Mr Walker announced his move to quit the race in a short speech in which he called on other Republicans to follow suit in an effort to narrow the field so voters would have a starker choice between Mr Trump and other candidates.
“Ronald Reagan was good for America because he was an optimist. Sadly the debate taking place in the Republican party today is not focused on that optimistic view of America,” Mr Walker said in suspending his campaign.
“I encourage other Republican presidential candidates to consider doing the same, so that the voters can focus on a limited number of candidates who can offer a positive conservative alternative to the current frontrunner. This is fundamentally important to the future of the party.”
His move follows the release of a new CNN poll — the first since the GOP presidential debate last week — which showed that less than 1 per cent of Republicans supported what had been a promising bid for the White House.
The poll found that Mr Trump continues to lead the Republican pack with 24 per cent, followed by Carly Fiorina, the former Hewlett-Packard chief executive who has 15 per cent following a strong debate performance, and Marco Rubio, the Cuban-American senator who commands 11 per cent.

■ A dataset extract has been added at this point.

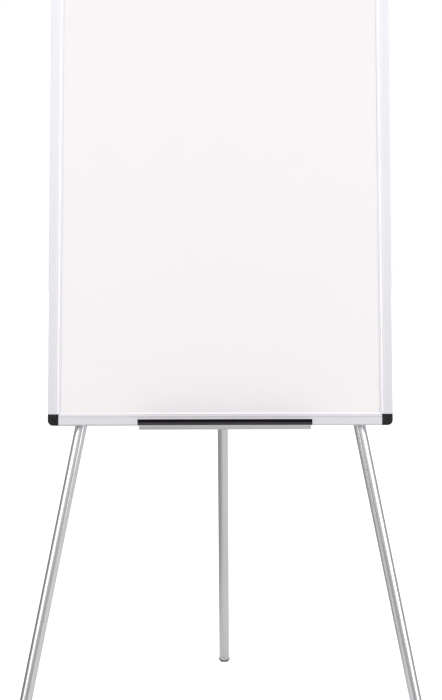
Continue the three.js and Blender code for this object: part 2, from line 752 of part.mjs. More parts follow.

Earlier this year, before the 2016 race kicked into full gear, Mr Walker and Jeb Bush, the former Florida governor, were seen as the two most likely candidates to battle it out for the Republican nomination. But the emergence of Mr Trump, coupled with a huge field of candidates and poor performances by Mr Walker in the first two presidential debates, crippled his campaign.

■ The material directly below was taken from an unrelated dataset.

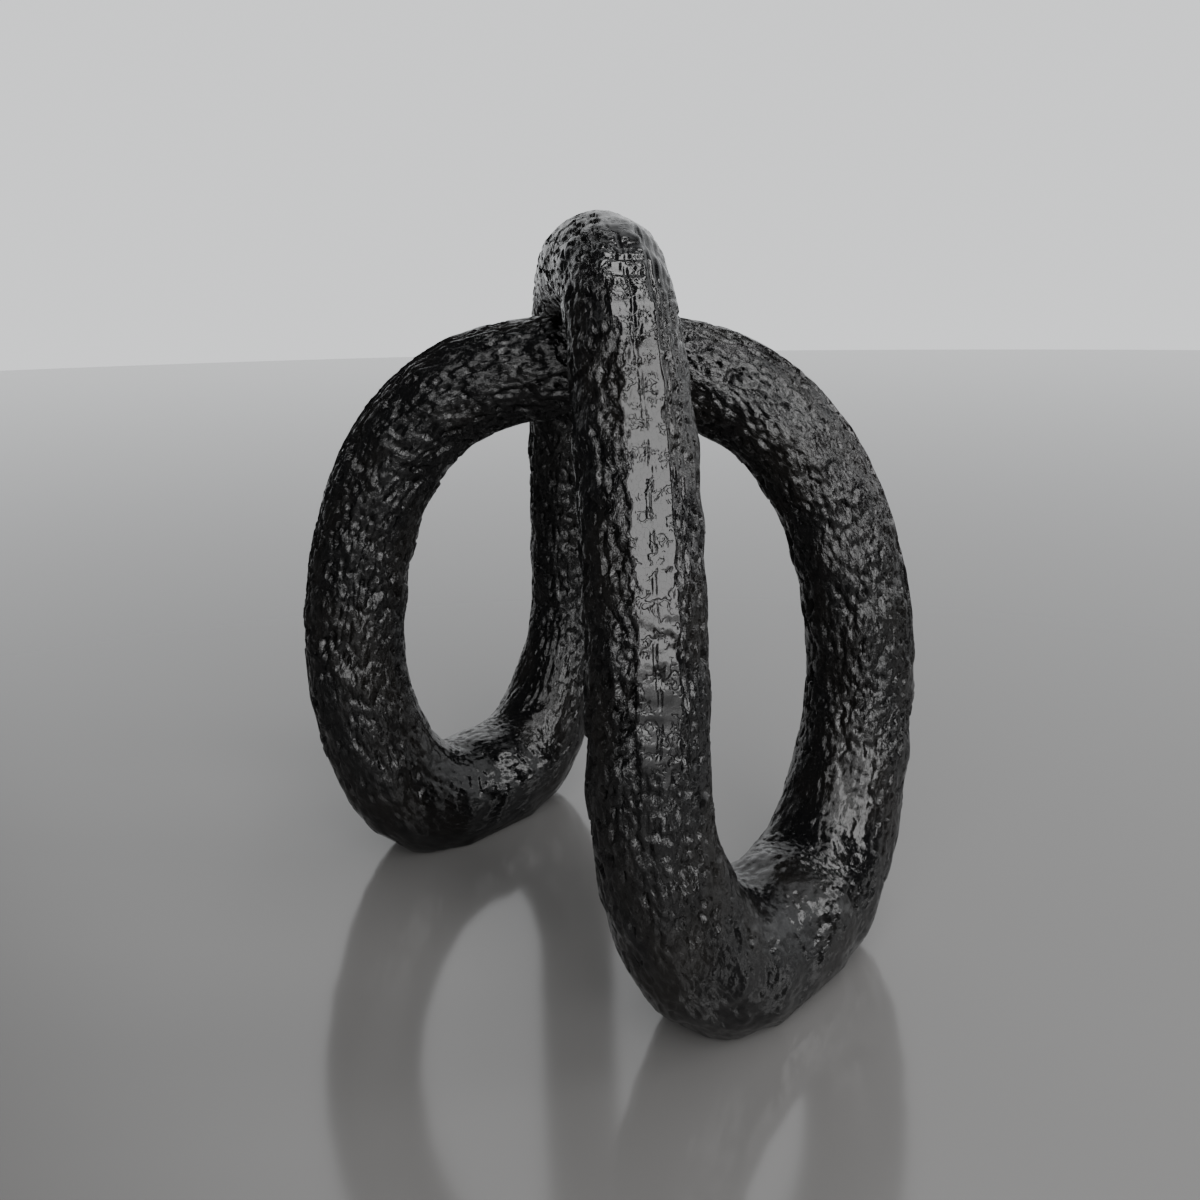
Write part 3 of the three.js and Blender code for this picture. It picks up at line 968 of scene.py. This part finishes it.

Mr Walker follows Rick Perry, the former Texas governor, whose campaign imploded earlier this month because of a lack of money. His departure still leaves 15 Republicans vying for the nomination. It also paves the way for other candidates to hoover up his staff and financial backers, many of whom grew increasingly despondent as he plummeted in the opinion polls.

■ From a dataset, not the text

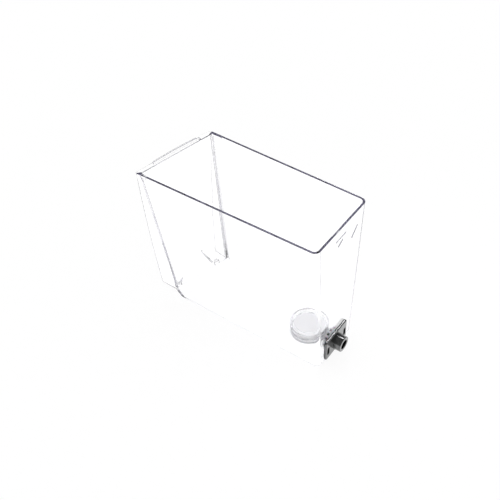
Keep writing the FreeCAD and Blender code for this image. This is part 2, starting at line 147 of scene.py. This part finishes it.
def black_nylon():
    """Black nylon, moulded in a spark-eroded tool: deep black, a soft gloss and a fine even grain.

    The grain is really 0.1 mm. It is drawn at 0.5 mm, so that it shows.
    """
    mat, tree = new_material("black_nylon_moulded")
    where = add_node(tree, "ShaderNodeTexCoord")
    grain = add_node(tree, "ShaderNodeTexNoise", inputs={
        "Vector": where.outputs["Object"], "Scale": 1 / (0.5 * MM), "Detail": 2.0})
    flow = add_node(tree, "ShaderNodeTexNoise", inputs={
        "Vector": where.outputs["Object"], "Scale": 1 / (9 * MM), "Detail": 2.0, "Distortion": 0.6})
    bump = add_node(tree, "ShaderNodeBump", inputs={
        "Height": grain.outputs["Fac"], "Strength": 0.25, "Distance": 0.02 * MM})
    tone = add_node(tree, "ShaderNodeMix", {"data_type": "RGBA"}, {
        "Factor": flow.outputs["Fac"], COLOUR_A: linear("#070708"), COLOUR_B: linear("#121213")})
    gloss = add_node(tree, "ShaderNodeMapRange", inputs={
        "Value": flow.outputs["Fac"], "From Min": 0.3, "From Max": 0.7, "To Min": 0.08, "To Max": 0.17})
    nylon = add_node(tree, "ShaderNodeBsdfPrincipled", inputs={
        "Base Color": tone.outputs[COLOUR_OUT], "Roughness": gloss.outputs[0], "IOR": 1.8, "Coat Weight": 1.0,
        "Coat Roughness": 0.05, "Coat IOR": 1.8, "Normal": bump.outputs["Normal"]})
    finish_material(tree, nylon.outputs[0])
    return mat


def silicone_rubber():
    """Black silicone rubber, pressed and cut: matt, with a faint grey bloom in patches."""
    mat, tree = new_material("black_silicone_rubber")
    where = add_node(tree, "ShaderNodeTexCoord")
    bloom = add_node(tree, "ShaderNodeTexNoise", inputs={
        "Vector": where.outputs["Object"], "Scale": 1 / (4 * MM), "Detail": 4.0, "Roughness": 0.65})
    grit = add_node(tree, "ShaderNodeTexNoise", inputs={
        "Vector": where.outputs["Object"], "Scale": 1 / (0.4 * MM), "Detail": 1.0})
    tone = add_node(tree, "ShaderNodeMix", {"data_type": "RGBA"}, {
        "Factor": bloom.outputs["Fac"], COLOUR_A: linear("#0d0d0f"), COLOUR_B: linear("#232326")})
    bump = add_node(tree, "ShaderNodeBump", inputs={
        "Height": grit.outputs["Fac"], "Strength": 0.4, "Distance": 0.03 * MM})
    rubber = add_node(tree, "ShaderNodeBsdfPrincipled", inputs={
        "Base Color": tone.outputs[COLOUR_OUT], "Roughness": 0.62, "IOR": 1.42,
        "Normal": bump.outputs["Normal"]})
    finish_material(tree, rubber.outputs[0])
    return mat


def natural_nylon():
    """Undyed nylon, moulded: milky, slightly waxy, with cloudy flow patches and a soft gloss."""
    mat, tree = new_material("natural_nylon_moulded")
    where = add_node(tree, "ShaderNodeTexCoord")
    cloud = add_node(tree, "ShaderNodeTexNoise", inputs={
        "Vector": where.outputs["Object"], "Scale": 1 / (5 * MM), "Detail": 3.0, "Distortion": 0.8})
    tone = add_node(tree, "ShaderNodeMix", {"data_type": "RGBA"}, {
        "Factor": cloud.outputs["Fac"], COLOUR_A: linear("#dedbe4"), COLOUR_B: linear("#f6f5f8")})
    gloss = add_node(tree, "ShaderNodeMapRange", inputs={
        "Value": cloud.outputs["Fac"], "From Min": 0.3, "From Max": 0.7, "To Min": 0.22, "To Max": 0.34})
    bump = add_node(tree, "ShaderNodeBump", inputs={
        "Height": cloud.outputs["Fac"], "Strength": 0.2, "Distance": 0.05 * MM})
    nylon = add_node(tree, "ShaderNodeBsdfPrincipled", inputs={
        "Base Color": tone.outputs[COLOUR_OUT], "Roughness": gloss.outputs[0], "IOR": 1.53,
        "Subsurface Weight": 0.25, "Subsurface Scale": 1 * MM, "Normal": bump.outputs["Normal"]})
    finish_material(tree, nylon.outputs[0])
    return mat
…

Ahead of the announcement, Mr Trump, who has clashed with most of his GOP rivals, tweeted: “I got to know @ScottWalker well — he’s a very nice person and has a great future.” Mr Bush also tweeted that Mr Walker was a “good man who has a proven record of fighting for conservative reforms”.
The Wisconsin governor had been a hero to many conservatives because of his bruising but successful battle with the unions in his state. He was also governor of a Democratic state which fans hoped meant he could generate enough support among independents to take back the White House.
Earlier in the campaign, he was also seen as a likely recipient of the more than $900m that David and Charles Koch, two industrialist billionaire brothers, and their network are planning to plough into the Republican race.
Mr Walker cast himself as an ordinary American who rode a Harley-Davidson and wore cheap sweaters that he bought at Kohl’s department store. His pitch was designed to distinguish himself from Mitt Romney, the 2012 GOP nominee, who lost to Barack Obama partly because voters saw him as a rich businessman who was removed from the issues facing average Americans.
The move by Mr Walker to leave the race raises questions about Mr Bush. While the former Florida governor is the clear frontrunner in terms of fundraising, having raised well over $100m, he is also struggling to connect with voters.
The CNN poll found that only 9 per cent of Republicans back his bid for the White House. Many in the Republican base are wary of his conservative credentials, particularly on education and immigration reform.
Mr Bush was the only Republican candidate to be booed when he attended an event for conservatives sponsored by the Heritage Foundation on Friday. Mr Bush struggled to win over the overwhelmingly white crowd in Greenville, South Carolina.
His lacklustre performance at the forum was matched by that of Mr Walker who also had trouble convincing the crowd that he would be their flag-bearer in the election.
Ben Carson, the retired neurosurgeon who has stolen a lot of support from Mr Walker in the key early state of Iowa, was the clear winner at the event, followed by Mr Cruz, the Texas senator, Ms Fiorina and Mr Rubio.
The 2016 campaign has started earlier than most, meaning the field of candidates could be whittled down sooner than expected as voters get to know the contenders.
Mr Walker’s departure is a telling example of how much debates matter. While he fell sharply in the post-debate polls, Ms Fiorina has rocketed to second place — she was in the bottom tier of candidates just a month ago.
“In the end, I believe that voters want to be for something and not against someone,” Mr Walker said on Monday, in an implicit attack on Mr Trump, whom he did not refer to by name. “Instead of talking about how bad things are, we want to hear about how we can make them better for everyone. We need to get back to the basics of our party.”